When will people stop blaming God for allowing so many atrocities and start accepting the responsibility not only for fixing them, but for allowing them to develop in the first place? Surely we cannot fix all the world’s problems, but we cannot throw up our hands in despair, either. We often pray for God to help these people, and we forget that as God’s ambassadors on Earth, we are His hands...we are the answer to our own prayers!
When do we start asking the rights questions? When do we start accepting responsibility and start taking action?
We’ll have to answer these questions someday. What will your answer be?
I'll close with these verses from Isaiah 58:6–11. Please keep them in mind as you decide your course of action.

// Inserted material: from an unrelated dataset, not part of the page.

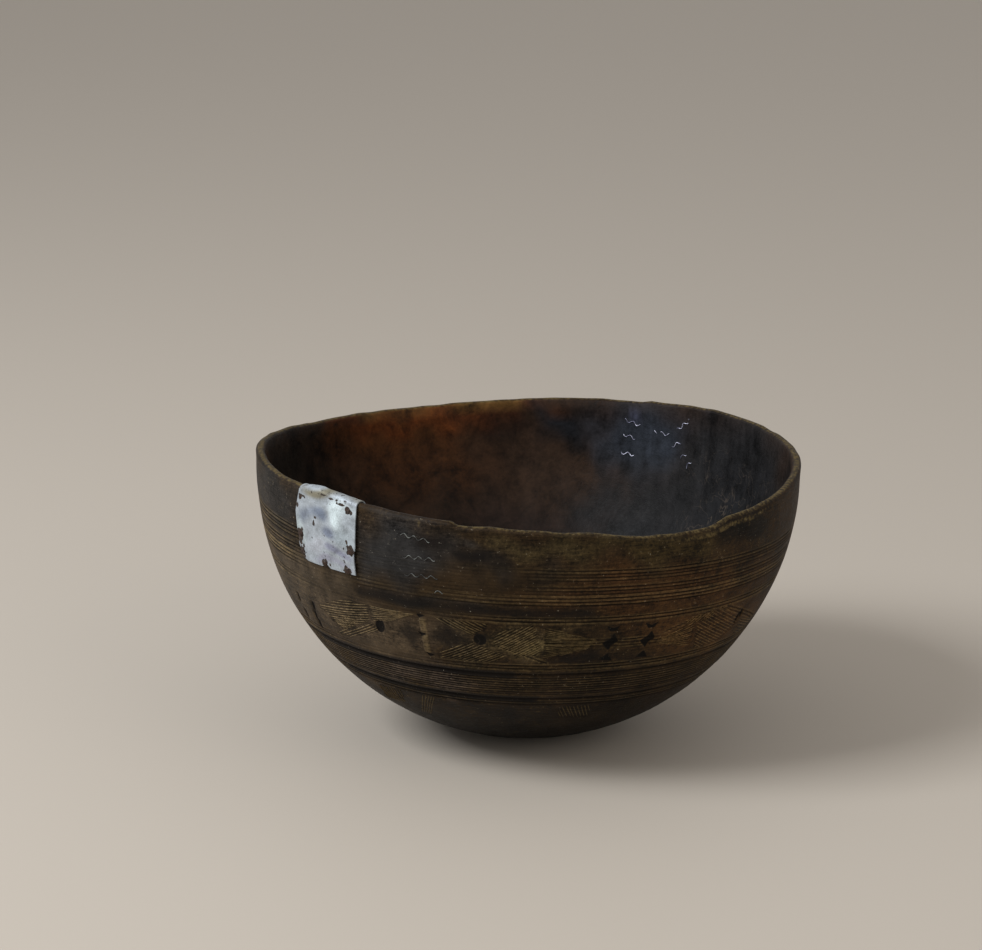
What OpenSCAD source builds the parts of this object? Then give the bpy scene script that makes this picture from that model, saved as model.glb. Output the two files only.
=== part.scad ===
// Carved wooden bowl with a folded tin patch and driven crack strips.
// Z is up. The origin is the middle of the worn flat that the bowl stands on.
// Azimuths run from +X towards +Y, in degrees, and the front of the bowl is at -90.

/* [Bowl] */
// Outside diameter of the mouth
bowl_d = 360; // [300:1:440]
// Depth of the round, from its lowest point up to where the wall stands upright
round_h = 183; // [150:1:220]
// Thickness of the wall at the rim
rim_wall = 6; // [5:0.25:8]
// Thickness of the wood at the middle of the floor
floor_wall = 14; // [10:0.5:20]
// Width of the worn flat that the bowl stands on
foot_d = 56; // [40:1:72]
// Lean of the bowl's own axis towards +X, in degrees
lean = 2.2; // [0:0.1:3]

/* [Rim] */
// Mean height of the upright lip above the round
lip_rise = 4.3; // [3:0.1:8]
// How far the warped rim swings up and down from its mean, twice round
rim_warp = 6.4; // [0:0.1:8]
// Azimuth of one high side of the warp
rim_warp_az = 29; // [0:1:90]
// How far the rim tips up on its high side
rim_tip = 3.1; // [0:0.1:5]
// Azimuth of the side that tips up
rim_tip_az = 24; // [0:1:90]
// How far the lip's crown falls away to each face of the wall
lip_crown = 1.5; // [0.8:0.1:2]

/* [Engraved rings] */
// Width of one engraved line
line_w = 1.5; // [1:0.1:2]
// Depth of one engraved line
line_depth = 0.7; // [0.3:0.05:1.2]
// Distance between the lines of one band
line_pitch = 2.3; // [2.1:0.1:3]
// Drop of the top line of the upper band below the mean rim
upper_band = 29; // [25:0.5:32]
// Drop of the top line of the middle band
middle_band = 40.5; // [39:0.5:42]
// Drop of the upper edge line of the frieze
frieze_top = 62; // [60:0.5:64]
// Height of the frieze between its edge lines
frieze_h = 35; // [30:0.5:38]
// Drop of the top line of the lower band
lower_band = 107; // [105:0.5:109]
// Drop of the top line of the band round the foot
foot_band = 128; // [127:0.5:131]

/* [Tin patch] */
// Azimuth of the middle of the patch
patch_az = -135.8; // [-150:0.1:-130]
// Width of the patch along the rim
patch_w = 55; // [40:1:66]
// Length of its outer leg, below the fold
patch_drop = 53; // [44:1:64]
// Length of its inner leg, below the fold
patch_tuck = 26; // [24:1:32]
// Thickness of the sheet
sheet_t = 0.8; // [0.4:0.1:1.2]
// Gap between the sheet and the wood
sheet_gap = 0.3; // [0.2:0.05:0.6]

/* [Nails] */
// Diameter of a nail's head
head_d = 5; // [4:0.1:6]
// Height of a nail's head
head_h = 1.1; // [0.8:0.1:1.4]
// Diameter of a nail's shank
shank_d = 1.6; // [1.2:0.1:2]
// Length of a nail's shank and point
shank_len = 4.5; // [3.5:0.1:4.8]
// Radial room round a shank, in the wood and in the sheet
shank_room = 0.1; // [0.05:0.05:0.3]
// Distance from a nail to the edge of the patch
nail_inset = 3.2; // [3:0.1:5]
// Drop of the uppermost nails below the fold
nail_top = 9; // [8:0.5:11]

/* [Crack strips] */
// Length of a strip on the outside
strip_len = 22; // [17:1:26]
// Length of a strip on the inside
inner_strip_len = 13; // [11:1:15]
// Pitch of a strip's waves
wave_pitch = 6.6; // [5.5:0.1:8]
// Height of a strip's waves, from crest to trough
wave_h = 3; // [2:0.1:3.6]
// Thickness of the strip metal
strip_t = 0.9; // [0.6:0.1:1.2]
// Height of a strip from its buried edge to its proud edge
strip_deep = 4; // [3:0.1:4.4]
// How far a strip stands proud of the wood
strip_proud = 0.6; // [0.4:0.1:1]
// Room round a strip in its slot
strip_room = 0.1; // [0.05:0.05:0.2]

/* [Hidden] */

bowl_r = bowl_d / 2;
inner_r = bowl_r - rim_wall;
rim_h = round_h + lip_rise;
over = 20;            // how far cutters run past what they cut
skin = 0.05;          // the hair between faces that only touch
profile_n = 40;       // steps in the round of the outline
rim_n = 60;           // steps round the rim cutter
$fn = 48;

// Nails: place across the patch from -1 to 1, and down its leg from 0 to 1
patch_nails = [[0.98, 0.67], [0.78, 1], [-0.04, 0.98], [-0.96, 0.91], [-0.98, 0.62], [0.9, 0], [-0.9, 0.03]];
inner_nails = [[-0.7, 0.5], [0.7, 0.4]];
// Strips: azimuth, drop below the rim there, and turn in the face of the wood
outer_strips = [[-113.6, 13.8, -6], [-112.5, 26.7, 2], [-112.1, 38.4, 2], [-108.7, 47.2, 8]];
rear_strips = [[64, 15.7, -12], [64.5, 25.8, -10], [64.6, 38, -3]];
side_strips = [[50.4, 13.9, 41], [56.4, 21.6, -3], [51.9, 28.2, 30], [49.9, 36.3, 38], [47.8, 41.4, 50]];

// Radius of the outside, and of the inside, at a height up the bowl's own axis
function round_r(r, low, z) =
    z >= round_h ? r : r * sqrt(max(0, 1 - pow((round_h - z) / (round_h - low), 2)));
function outer_r(z) = round_r(bowl_r, 0, z);
function wall_r(z) = round_r(inner_r, floor_wall, z);

// Height of the rim at an azimuth
function rim_z(az) =
    rim_h + rim_tip * cos(az - rim_tip_az) + rim_warp * cos(2 * (az - rim_warp_az));

// Tilt of the surface from upright at a height, in degrees
function outer_tilt(z) = atan2(outer_r(z + 1) - outer_r(z - 1), 2);
function wall_tilt(z) = atan2(wall_r(z + 1) - wall_r(z - 1), 2);

// Heights of every engraved line
function band(drop, n) = [for (i = [0:n - 1]) rim_h - drop - i * line_pitch];
line_heights = concat(band(upper_band, 3), band(middle_band, 6), band(frieze_top, 2),
    band(frieze_top + frieze_h, 2), band(lower_band, 8), band(foot_band, 2));

// Stand the bowl's leaning frame on its worn flat
foot_cut = bowl_r - sqrt(pow(bowl_r, 2) - pow(foot_d / 2, 2));
module in_place() {
    translate([-bowl_r * sin(lean), 0, bowl_r * (1 - cos(lean)) - foot_cut])
        rotate([0, lean, 0])
            children();
}

// Put a piece's z = 0 plane on the outside or the inside of the wall, its z pointing out of the wood
module on_outside(az, z) {
    rotate([0, 0, az])
        translate([outer_r(z), 0, z])
            rotate([0, 90 + outer_tilt(z), 0])
                rotate([0, 0, 90])
                    children();
}
module on_inside(az, z) {
    rotate([0, 0, az])
        translate([wall_r(z), 0, z])
            rotate([0, wall_tilt(z) - 90, 0])
                rotate([0, 0, -90])
                    children();
}

// The bowl turned solid and hollow, with its engraved lines, before the rim is cut
module turned_bowl() {
    top = rim_h + over;
    rotate_extrude($fn = 180)
        difference() {
            polygon(concat(
                [for (i = [0:profile_n]) let (t = 90 * i / profile_n)
                    [bowl_r * sin(t), round_h * (1 - cos(t))]],
                [[bowl_r, top], [inner_r, top]],
                [for (i = [profile_n:-1:0]) let (t = 90 * i / profile_n)
                    [inner_r * sin(t), round_h - (round_h - floor_wall) * cos(t)]]));
            for (z = line_heights)
                translate([outer_r(z), z])
                    rotate(-outer_tilt(z))
                        polygon([[0.2, -line_w / 2], [-line_depth, 0], [0.2, line_w / 2]]);
        }
}

// Cuts the warped rim and leaves a crowned lip: a ring with a hollow underside
module rim_cutter() {
    mid = (bowl_r + inner_r) / 2;
    half = rim_wall / 2;
    section = concat(
        [[mid + half + over, over]],
        [for (s = [2, 1.3, 0.8, 0.3, -0.3, -0.8, -1.3, -2]) [mid + half * s, -lip_crown * s * s]],
        [[mid - half - over, over]]);
    m = len(section);
    points = [for (i = [0:rim_n - 1]) let (az = 360 * i / rim_n) for (p = section)
        [p[0] * cos(az), p[0] * sin(az), p[1] == over ? rim_h + over * 1.5 : rim_z(az) + p[1]]];
    faces = [for (i = [0:rim_n - 1]) for (j = [0:m - 1])
        let (a = i * m, b = ((i + 1) % rim_n) * m, k = (j + 1) % m)
        each [[a + j, b + k, a + k], [a + j, b + j, b + k]]];
    polyhedron(points, faces, convexity = 6);
}

// Outline of a corrugated strip seen on edge, grown by some room on every side
module wave(length, room) {
    n = floor(length / (wave_pitch / 2));
    step = length / n;
    flat = step * 0.18;
    t = strip_t / 2 + room;
    lift = wave_h / 2 - strip_t / 2;
    crest = [for (i = [0:n]) let (s = i % 2 == 0 ? 1 : -1, x = i * step - length / 2)
        each [[x - (i == 0 ? room : flat), s * lift], [x + (i == n ? room : flat), s * lift]]];
    m = len(crest);
    polygon(concat(
        [for (p = crest) [p[0], p[1] + t]],
        [for (i = [m - 1:-1:0]) [crest[i][0], crest[i][1] - t]]));
}
module strip(length) {
    color("lightsteelblue")
        translate([0, 0, strip_proud - strip_deep])
            linear_extrude(strip_deep)
                wave(length, 0);
}
module strip_slot(length) {
    translate([0, 0, strip_proud - strip_deep - strip_room])
        linear_extrude(strip_deep + over)
            wave(length, strip_room);
}

// Strips in their places: s is the row of the table that holds azimuth, drop and turn
module outer_strip_at(s) {
    on_outside(s[0], rim_z(s[0]) - s[1])
        rotate(s[2])
            children();
}
module inner_strip_at(s) {
    on_inside(s[0], rim_z(s[0]) - s[1])
        rotate(s[2])
            children();
}

// The turn that the patch's width takes round the rim, and the top of its fold, which clears
// the highest rim under it and the corners of the crowned lip
patch_turn = patch_w / bowl_r * 180 / PI;
outer_skin = sheet_gap + sheet_t;
fold_r = rim_wall / 2 + sheet_gap;
under_rim = max([for (s = [-1, 0, 1]) rim_z(patch_az + s * patch_turn / 2)]);
corner_lift = max(0, fold_r - sqrt(pow(fold_r, 2) - pow(rim_wall / 2, 2)) - lip_crown);
fold_z = under_rim + outer_skin + corner_lift;

// Section of the folded sheet: down the outside, over the lip and down the inside
module patch_section() {
    mid = bowl_r - rim_wall / 2;
    shoulder = fold_z - fold_r - sheet_t;
    low = fold_z - patch_drop;
    tuck = fold_z - patch_tuck;
    legs = 8;
    function out_leg(gap) = [for (i = [0:legs]) let (z = low + (shoulder - low) * i / legs)
        [outer_r(z) + gap, z]];
    function in_leg(gap) = [for (i = [legs:-1:0]) let (z = tuck + (shoulder - tuck) * i / legs)
        [wall_r(z) - gap, z]];
    function fold(r) = [for (i = [1:11]) [mid + r * cos(15 * i), shoulder + r * sin(15 * i)]];
    function back(list) = [for (i = [len(list) - 1:-1:0]) list[i]];
    polygon(concat(
        out_leg(outer_skin), fold(fold_r + sheet_t), in_leg(outer_skin),
        back(concat(out_leg(sheet_gap), fold(fold_r), in_leg(sheet_gap)))));
}

// A nail's frame: z = 0 is on the wood, so the head sits on top of the sheet
function nail_az(p) = patch_az + p[0] * (patch_turn / 2 - nail_inset / bowl_r * 180 / PI);
function nail_z(p, leg) = fold_z - nail_top - p[1] * (leg - nail_top - nail_inset);
module patch_nail_at(p) {
    on_outside(nail_az(p), nail_z(p, patch_drop))
        children();
}
module inner_nail_at(p) {
    on_inside(nail_az(p), nail_z(p, patch_tuck))
        children();
}
module nail() {
    point = shank_d;
    seat = outer_skin + skin;
    color("saddlebrown")
        rotate_extrude()
            polygon(concat(
                [[0, seat - shank_len], [shank_d / 2, seat - shank_len + point], [shank_d / 2, seat],
                    [head_d / 2, seat]],
                [for (t = [0:15:90]) [head_d / 2 * cos(t), seat + head_h * (0.3 + 0.7 * sin(t))]]));
}
module nail_hole() {
    translate([0, 0, -shank_len])
        cylinder(h = shank_len + over, d = shank_d + 2 * shank_room);
}

module bowl() {
    color("saddlebrown")
        difference() {
            in_place()
                difference() {
                    turned_bowl();
                    rim_cutter();
                    for (s = outer_strips)
                        outer_strip_at(s) strip_slot(strip_len);
                    for (s = concat(rear_strips, side_strips))
                        inner_strip_at(s) strip_slot(inner_strip_len);
                    for (p = patch_nails)
                        patch_nail_at(p) nail_hole();
                    for (p = inner_nails)
                        inner_nail_at(p) nail_hole();
                }
            translate([0, 0, -over])
                cylinder(h = over, d = bowl_d);
        }
}

module rim_patch() {
    color("gainsboro")
        in_place()
            difference() {
                rotate([0, 0, patch_az - patch_turn / 2])
                    rotate_extrude(angle = patch_turn, $fn = 180)
                        patch_section();
                for (p = patch_nails)
                    patch_nail_at(p) nail_hole();
                for (p = inner_nails)
                    inner_nail_at(p) nail_hole();
            }
}

module patch_nail(i) {
    in_place()
        patch_nail_at(patch_nails[i]) nail();
}
module inner_patch_nail(i) {
    in_place()
        inner_nail_at(inner_nails[i]) nail();
}
module outer_strip(i) {
    in_place()
        outer_strip_at(outer_strips[i]) strip(strip_len);
}
module rear_strip(i) {
    in_place()
        inner_strip_at(rear_strips[i]) strip(inner_strip_len);
}
module side_strip(i) {
    in_place()
        inner_strip_at(side_strips[i]) strip(inner_strip_len);
}

bowl();
rim_patch();
for (i = [0:len(patch_nails) - 1])
    patch_nail(i);
for (i = [0:len(inner_nails) - 1])
    inner_patch_nail(i);
for (i = [0:len(outer_strips) - 1])
    outer_strip(i);
for (i = [0:len(rear_strips) - 1])
    rear_strip(i);
for (i = [0:len(side_strips) - 1])
    side_strip(i);
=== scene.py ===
# %% [markdown]
# # A carved wooden bowl, mended with tin and corrugated strips
#
# The real bowl is one piece of wood: hollowed with an adze, scraped round, engraved with a knife and a
# hot iron, then darkened by years of smoke and oil. A scrap of tin is folded over its rim and tacked
# down, and corrugated strips are driven edge-on across its cracks. This lesson builds each of those
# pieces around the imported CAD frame, which already says where everything is and how big it is.

# %% Load the frame
import math

import bpy
import numpy as np
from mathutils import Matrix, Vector


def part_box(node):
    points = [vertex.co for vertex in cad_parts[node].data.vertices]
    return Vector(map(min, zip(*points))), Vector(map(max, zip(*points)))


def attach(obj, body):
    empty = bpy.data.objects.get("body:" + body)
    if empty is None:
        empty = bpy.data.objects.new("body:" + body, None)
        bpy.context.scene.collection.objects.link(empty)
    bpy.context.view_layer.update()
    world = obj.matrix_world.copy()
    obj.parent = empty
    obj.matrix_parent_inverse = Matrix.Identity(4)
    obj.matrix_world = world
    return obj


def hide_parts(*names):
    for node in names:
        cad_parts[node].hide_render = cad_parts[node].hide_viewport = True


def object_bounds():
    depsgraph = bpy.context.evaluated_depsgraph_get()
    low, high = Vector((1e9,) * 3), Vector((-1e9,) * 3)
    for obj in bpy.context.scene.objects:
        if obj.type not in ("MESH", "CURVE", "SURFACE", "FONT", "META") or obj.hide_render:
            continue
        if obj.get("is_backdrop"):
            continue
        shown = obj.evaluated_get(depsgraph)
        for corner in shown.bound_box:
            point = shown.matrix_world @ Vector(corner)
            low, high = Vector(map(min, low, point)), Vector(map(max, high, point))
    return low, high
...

Is not this the kind of fasting I have chosen:
to loose the chains of injustice
and untie the cords of the yoke,
to set the oppressed free
and break every yoke?
Is it not to share your food with the hungry
and to provide the poor wanderer with shelter—
when you see the naked, to clothe him,
and not to turn away from your own flesh and blood?
Then your light will break forth like the dawn,
and your healing will quickly appear;
then your righteousness will go before you,
and the glory of the LORD will be your rear guard.
Then you will call, and the LORD will answer;
you will cry for help, and he will say: “Here am I.
If you do away with the yoke of oppression,
with the pointing finger and malicious talk,
And if you spend yourselves in behalf of the hungry
and satisfy the needs of the oppressed,
then your light will rise in the darkness,
and your night will become like the noonday.”
The LORD will guide you always;
he will satisfy your needs in a sun-scorched land
and will strengthen your frame.
You will be like a well-watered garden,
like a spring whose waters never fail.
Africa is a continent on fire, and we are the waters that must put out the flames.